Search For Complex Alien Life In The Universe

The researchers studied the atmospheric climate and photochemistry of exoplanets by looking at computer models. They first considered carbon dioxide, a powerful greenhouse gas that aids in maintaining temperatures above freezing.

They discovered that simple animal life can only exist in exoplanets located in more than half of the traditional habitable zone of a star system. Toward the edges, an exoplanet would need extremely high levels of carbon dioxide to keep warm enough for liquid water to exist.

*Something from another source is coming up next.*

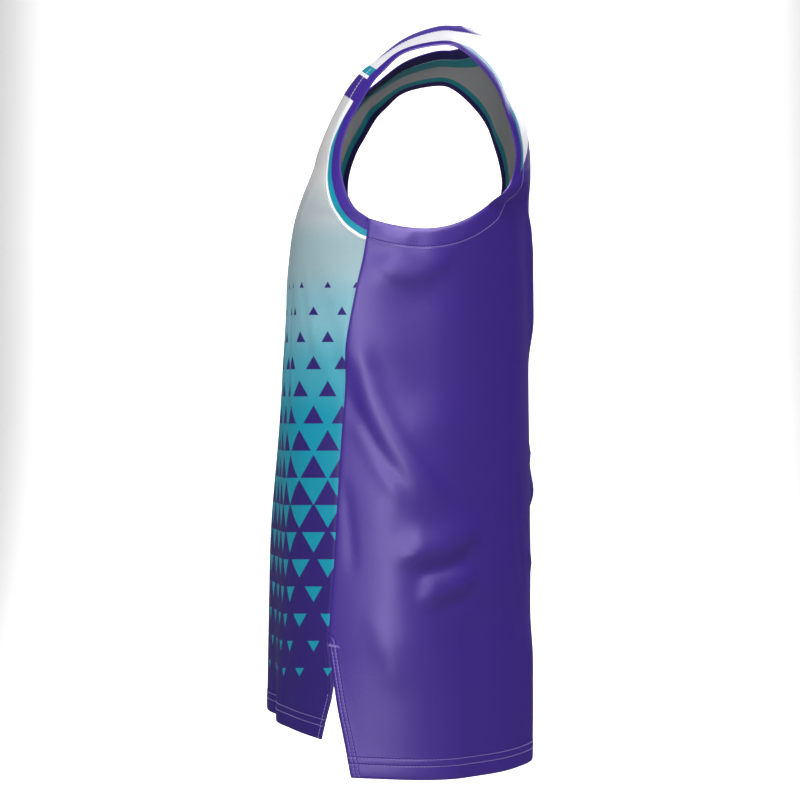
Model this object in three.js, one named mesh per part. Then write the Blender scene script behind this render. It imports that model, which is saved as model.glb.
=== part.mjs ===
// A sleeveless basketball jersey, filled out to the form in which it is worn, with nobody in it.
// Millimetres, +Z up, the front faces -Y and the wearer's left is +X.
// The origin is midway between the two straps, level with the top of each strap's middle.
//
// The cloth is a loft. Each section is a curve from the centre line, or the neck seam, out to
// the side seam, or the armhole edge. Its two ends and one knee between them shape it. Sections
// run from the front hem up the chest, over the shoulder and down to the back hem. Folds are
// then pushed out of or into that surface, and the cloth wall is built on its inner side.
import * as THREE from "three";

// Cloth and trim sizes
const WALL = 2;
const SEAM_GAP = 0.3;
const BAND_WIDTH = 14;
const BAND_PROUD = 0.3;
const BAND_ROUND = 1.2;
const BAND_DROP = 10;
const BAND_DROP_FROM = 0.3;
const BAND_LIFT = 3.4;
const TAPE_WIDTH = 12;
const TAPE_THICKNESS = 0.9;
const TAPE_CLEARANCE = 0.4;
const TAPE_STAND_OFF = 1.4;

// Heights of the edges that the panels end at
const FRONT_HEM = -692.5;
const BACK_HEM = -727;
const VENT_TOP = -600;
const UNDERARM = -189;

// The torso's plan at each height: how far it reaches to the front, back and side, and where
// the front panel's and the back panel's side edges lie. The two edges part at the vent.
// The last column says how far out the front turns into the side, from 0 to 1.
const TORSO = [
  { z: -727, front: -173, back: 92.5, half: 219, frontEdge: -121, backEdge: -89, frontSquare: 0.8 },
  { z: -692, front: -172, back: 93, half: 218, frontEdge: -118.5, backEdge: -96, frontSquare: 0.8 },
  { z: -656, front: -171.5, back: 93, half: 217, frontEdge: -110, backEdge: -103.5, frontSquare: 0.82 },
  { z: -640, front: -171.2, back: 93, half: 216.8, frontEdge: -107, backEdge: -105.8, frontSquare: 0.83 },
  { z: -625, front: -171, back: 93, half: 216.5, frontEdge: -108.7, backEdge: -108, frontSquare: 0.84 },
  { z: -600, front: -170.5, back: 93, half: 216, frontEdge: -111.5, backEdge: -111.5, frontSquare: 0.86 },
  { z: -520, front: -169, back: 93.5, half: 214, frontEdge: -106, backEdge: -106, frontSquare: 0.92 },
  { z: -430, front: -167, back: 92.5, half: 212, frontEdge: -101, backEdge: -101, frontSquare: 1 },
  { z: -350, front: -165, back: 91.5, half: 210, frontEdge: -95, backEdge: -95, frontSquare: 1 },
  { z: -300, front: -162, back: 91.5, half: 210, frontEdge: -91, backEdge: -91, frontSquare: 1 },
  { z: -250, front: -159, back: 91.5, half: 211, frontEdge: -82, backEdge: -82, frontSquare: 1 },
  { z: -202, front: -155.5, back: 91.5, half: 212, frontEdge: -74, backEdge: -74, frontSquare: 1 },
  { z: -172, front: -150, back: 92, half: 210, frontEdge: -71, backEdge: -71, frontSquare: 1 },
  { z: -150, front: -143, back: 92.5, half: 208, frontEdge: -71, backEdge: -71, frontSquare: 1 },
];
const TORSO_SQUARENESS = 2.6;
const REAR_LINE = 45;
const KNEE_PULL = 0.72;
const HEM_RISE = 7;
const HEM_FADE = 70;
const KNEE_SHARE = 0.6;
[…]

"To sustain liquid water at the outer edge of the conventional habitable zone, a planet would need tens of thousands of times more carbon dioxide than Earth has today," said Edward Schwieterman, a NASA Postdoctoral Program fellow and the lead author of the study. "That's far beyond the levels known to be toxic to human and animal life on Earth."

For higher order animals to survive, the actual safe zone shrinks even further.

No Habitable Zone Around Some Stars

Moreover, the researchers found that, in some planetary systems, there is no habitable zone. Cooler and dimmer stars emit intense ultraviolet radiation, which can result in high carbon monoxide concentration in a nearby planet's atmosphere. This is true for Proxima Centauri and TRAPPIST-1, two of the nearest stars to the sun.

Carbon monoxide is toxic: it binds to the hemoglobin which carries oxygen throughout the body. Even a tiny amount of carbon monoxide can seriously harm a human or an animal.

Christopher Reinhard, a former graduate student at the University of California, Riverside and one of the authors of the study, explained that the discoveries narrow down the number of exoplanets that scientists could probe to look for signs of complex alien life.